▶ [Exercise]:
Extract the lines between the ones holding "Model this object" and "import Sketcher", inclusive, exactly as written and nothing more.
----------------
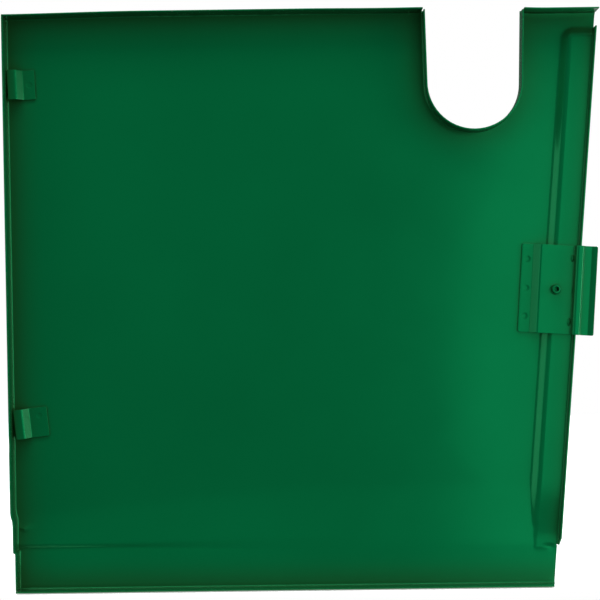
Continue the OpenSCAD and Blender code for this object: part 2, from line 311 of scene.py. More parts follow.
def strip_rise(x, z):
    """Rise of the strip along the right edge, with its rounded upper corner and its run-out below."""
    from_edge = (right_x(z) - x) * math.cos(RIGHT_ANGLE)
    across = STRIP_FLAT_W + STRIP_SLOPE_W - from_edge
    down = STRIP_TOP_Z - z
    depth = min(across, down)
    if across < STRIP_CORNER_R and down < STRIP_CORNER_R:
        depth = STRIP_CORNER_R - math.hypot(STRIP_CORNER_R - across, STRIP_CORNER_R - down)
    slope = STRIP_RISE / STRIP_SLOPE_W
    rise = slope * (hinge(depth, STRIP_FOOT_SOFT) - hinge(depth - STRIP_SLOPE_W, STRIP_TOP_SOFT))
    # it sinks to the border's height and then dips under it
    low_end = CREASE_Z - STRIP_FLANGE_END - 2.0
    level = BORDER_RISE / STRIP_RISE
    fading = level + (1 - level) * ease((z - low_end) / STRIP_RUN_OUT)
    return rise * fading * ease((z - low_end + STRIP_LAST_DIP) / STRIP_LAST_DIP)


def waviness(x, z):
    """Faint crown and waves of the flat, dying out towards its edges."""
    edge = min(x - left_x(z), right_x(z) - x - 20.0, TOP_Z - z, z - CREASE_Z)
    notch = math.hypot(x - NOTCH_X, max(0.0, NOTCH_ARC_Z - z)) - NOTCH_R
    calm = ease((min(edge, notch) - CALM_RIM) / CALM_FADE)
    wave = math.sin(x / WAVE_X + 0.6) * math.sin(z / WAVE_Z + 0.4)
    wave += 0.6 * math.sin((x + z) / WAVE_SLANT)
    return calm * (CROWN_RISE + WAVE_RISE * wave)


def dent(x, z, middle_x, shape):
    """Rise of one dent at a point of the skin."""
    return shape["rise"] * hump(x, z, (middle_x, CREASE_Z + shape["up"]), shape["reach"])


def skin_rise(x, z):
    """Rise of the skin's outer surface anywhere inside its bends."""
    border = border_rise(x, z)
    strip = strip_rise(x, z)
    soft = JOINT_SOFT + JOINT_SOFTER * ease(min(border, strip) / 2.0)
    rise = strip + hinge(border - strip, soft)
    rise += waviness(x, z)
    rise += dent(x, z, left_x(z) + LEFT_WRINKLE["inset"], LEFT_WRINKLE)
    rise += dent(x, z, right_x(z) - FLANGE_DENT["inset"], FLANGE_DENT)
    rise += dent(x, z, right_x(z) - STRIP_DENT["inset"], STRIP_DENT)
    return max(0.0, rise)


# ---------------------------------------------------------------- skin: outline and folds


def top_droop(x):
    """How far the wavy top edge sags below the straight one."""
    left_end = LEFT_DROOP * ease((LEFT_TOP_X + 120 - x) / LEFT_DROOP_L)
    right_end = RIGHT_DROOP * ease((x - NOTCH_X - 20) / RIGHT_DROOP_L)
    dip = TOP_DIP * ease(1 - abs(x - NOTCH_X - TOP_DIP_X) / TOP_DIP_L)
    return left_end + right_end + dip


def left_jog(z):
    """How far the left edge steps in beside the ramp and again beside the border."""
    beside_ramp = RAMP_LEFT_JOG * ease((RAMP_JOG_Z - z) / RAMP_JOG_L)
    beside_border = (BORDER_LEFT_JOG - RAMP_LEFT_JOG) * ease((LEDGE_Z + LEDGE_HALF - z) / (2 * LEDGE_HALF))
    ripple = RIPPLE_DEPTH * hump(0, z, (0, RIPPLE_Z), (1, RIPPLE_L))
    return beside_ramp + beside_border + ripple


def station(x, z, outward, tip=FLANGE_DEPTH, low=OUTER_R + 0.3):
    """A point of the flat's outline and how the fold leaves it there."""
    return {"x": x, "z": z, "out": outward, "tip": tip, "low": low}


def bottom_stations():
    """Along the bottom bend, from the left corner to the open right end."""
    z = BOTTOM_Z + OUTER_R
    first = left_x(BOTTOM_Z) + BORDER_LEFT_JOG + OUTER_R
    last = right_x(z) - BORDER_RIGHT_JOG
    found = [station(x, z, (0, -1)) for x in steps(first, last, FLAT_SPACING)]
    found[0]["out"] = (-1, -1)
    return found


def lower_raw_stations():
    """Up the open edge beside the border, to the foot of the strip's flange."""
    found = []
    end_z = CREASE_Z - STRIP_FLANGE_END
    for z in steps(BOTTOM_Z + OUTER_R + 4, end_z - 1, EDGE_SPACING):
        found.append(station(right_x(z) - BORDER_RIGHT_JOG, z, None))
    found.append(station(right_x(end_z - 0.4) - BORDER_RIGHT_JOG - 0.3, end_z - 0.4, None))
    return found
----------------
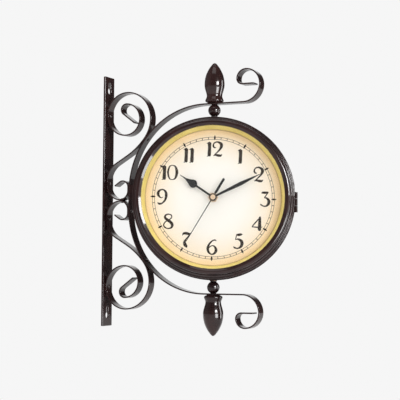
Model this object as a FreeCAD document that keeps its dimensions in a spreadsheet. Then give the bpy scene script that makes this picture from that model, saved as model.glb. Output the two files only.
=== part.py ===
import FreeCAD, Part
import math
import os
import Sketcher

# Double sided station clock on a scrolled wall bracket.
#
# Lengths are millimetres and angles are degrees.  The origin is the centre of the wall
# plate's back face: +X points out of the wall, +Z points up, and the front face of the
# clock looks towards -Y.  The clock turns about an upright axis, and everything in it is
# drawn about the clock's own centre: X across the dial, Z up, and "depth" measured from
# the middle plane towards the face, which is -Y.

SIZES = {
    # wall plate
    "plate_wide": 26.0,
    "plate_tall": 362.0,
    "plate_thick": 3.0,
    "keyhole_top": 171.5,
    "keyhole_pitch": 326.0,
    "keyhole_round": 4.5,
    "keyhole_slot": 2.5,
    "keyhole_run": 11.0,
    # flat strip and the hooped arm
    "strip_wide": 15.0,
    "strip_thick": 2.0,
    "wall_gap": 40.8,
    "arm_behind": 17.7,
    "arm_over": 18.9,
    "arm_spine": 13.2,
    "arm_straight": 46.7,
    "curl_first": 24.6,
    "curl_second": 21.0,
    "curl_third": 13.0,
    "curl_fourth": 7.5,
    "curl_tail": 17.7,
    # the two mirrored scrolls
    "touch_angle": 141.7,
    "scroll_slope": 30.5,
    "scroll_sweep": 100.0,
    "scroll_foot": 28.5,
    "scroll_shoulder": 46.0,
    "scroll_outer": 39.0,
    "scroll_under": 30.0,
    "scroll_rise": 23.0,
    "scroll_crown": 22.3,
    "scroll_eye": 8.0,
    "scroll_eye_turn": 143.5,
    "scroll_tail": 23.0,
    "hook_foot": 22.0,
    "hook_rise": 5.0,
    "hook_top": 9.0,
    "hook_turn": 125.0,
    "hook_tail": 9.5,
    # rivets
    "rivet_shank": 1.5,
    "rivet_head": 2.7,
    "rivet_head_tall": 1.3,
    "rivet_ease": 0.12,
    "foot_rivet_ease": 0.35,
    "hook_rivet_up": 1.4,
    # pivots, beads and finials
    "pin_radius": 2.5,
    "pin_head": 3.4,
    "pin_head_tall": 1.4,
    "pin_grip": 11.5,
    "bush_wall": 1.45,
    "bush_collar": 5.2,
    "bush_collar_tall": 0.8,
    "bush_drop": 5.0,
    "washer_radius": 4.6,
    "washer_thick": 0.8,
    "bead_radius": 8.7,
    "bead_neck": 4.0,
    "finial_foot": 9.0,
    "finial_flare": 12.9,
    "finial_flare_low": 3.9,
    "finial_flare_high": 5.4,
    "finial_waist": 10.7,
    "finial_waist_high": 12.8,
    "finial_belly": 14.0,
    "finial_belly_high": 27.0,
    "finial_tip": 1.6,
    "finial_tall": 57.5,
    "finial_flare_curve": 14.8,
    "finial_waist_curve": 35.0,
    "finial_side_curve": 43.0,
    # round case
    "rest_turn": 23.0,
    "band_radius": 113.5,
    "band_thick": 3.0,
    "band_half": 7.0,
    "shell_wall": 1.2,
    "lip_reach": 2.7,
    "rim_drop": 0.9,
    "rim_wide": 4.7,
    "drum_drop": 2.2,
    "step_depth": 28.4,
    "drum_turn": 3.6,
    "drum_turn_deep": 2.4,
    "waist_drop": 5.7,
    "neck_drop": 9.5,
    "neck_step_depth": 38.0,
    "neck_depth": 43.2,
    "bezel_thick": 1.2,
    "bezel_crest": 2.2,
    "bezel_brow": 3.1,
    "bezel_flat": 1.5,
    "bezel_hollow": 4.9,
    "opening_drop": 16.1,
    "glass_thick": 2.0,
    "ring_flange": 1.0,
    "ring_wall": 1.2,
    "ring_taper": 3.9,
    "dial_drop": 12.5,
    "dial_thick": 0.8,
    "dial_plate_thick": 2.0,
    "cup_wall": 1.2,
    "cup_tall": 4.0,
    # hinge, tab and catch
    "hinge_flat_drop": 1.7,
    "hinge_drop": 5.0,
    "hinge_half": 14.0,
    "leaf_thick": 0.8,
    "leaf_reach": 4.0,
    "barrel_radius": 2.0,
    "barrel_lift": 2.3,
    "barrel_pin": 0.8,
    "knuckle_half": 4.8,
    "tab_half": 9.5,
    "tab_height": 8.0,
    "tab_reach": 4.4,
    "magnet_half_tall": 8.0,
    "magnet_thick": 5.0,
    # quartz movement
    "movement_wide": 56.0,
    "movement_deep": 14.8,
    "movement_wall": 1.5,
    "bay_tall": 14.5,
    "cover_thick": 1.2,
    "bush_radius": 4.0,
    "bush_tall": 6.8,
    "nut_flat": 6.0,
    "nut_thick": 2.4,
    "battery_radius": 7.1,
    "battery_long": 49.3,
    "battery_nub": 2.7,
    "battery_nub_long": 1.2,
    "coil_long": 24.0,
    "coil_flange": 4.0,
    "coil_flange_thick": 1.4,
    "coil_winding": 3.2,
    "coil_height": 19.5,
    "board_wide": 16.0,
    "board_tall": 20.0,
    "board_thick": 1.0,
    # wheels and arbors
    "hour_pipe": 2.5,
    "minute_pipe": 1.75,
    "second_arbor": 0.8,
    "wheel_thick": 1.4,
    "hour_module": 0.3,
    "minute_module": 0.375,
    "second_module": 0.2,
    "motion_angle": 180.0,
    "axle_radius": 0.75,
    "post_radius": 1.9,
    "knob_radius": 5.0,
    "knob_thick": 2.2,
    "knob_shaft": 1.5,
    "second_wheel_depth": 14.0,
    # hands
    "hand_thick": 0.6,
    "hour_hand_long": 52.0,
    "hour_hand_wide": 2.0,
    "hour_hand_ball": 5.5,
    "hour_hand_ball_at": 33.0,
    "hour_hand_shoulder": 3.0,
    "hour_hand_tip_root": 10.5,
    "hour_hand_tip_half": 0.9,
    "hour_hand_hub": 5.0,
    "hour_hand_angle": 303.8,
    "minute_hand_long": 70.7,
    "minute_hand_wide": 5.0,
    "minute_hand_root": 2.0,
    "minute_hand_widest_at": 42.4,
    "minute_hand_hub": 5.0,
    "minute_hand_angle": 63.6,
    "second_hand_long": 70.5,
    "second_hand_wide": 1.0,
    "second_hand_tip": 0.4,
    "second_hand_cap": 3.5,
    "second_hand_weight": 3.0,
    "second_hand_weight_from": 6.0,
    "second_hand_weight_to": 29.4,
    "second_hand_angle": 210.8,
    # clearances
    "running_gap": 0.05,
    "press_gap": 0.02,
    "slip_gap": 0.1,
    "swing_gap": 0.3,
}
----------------
▶ [Correct result]:
Model this object as a FreeCAD document that keeps its dimensions in a spreadsheet. Then give the bpy scene script that makes this picture from that model, saved as model.glb. Output the two files only.
=== part.py ===
import FreeCAD, Part
import math
import os
import Sketcher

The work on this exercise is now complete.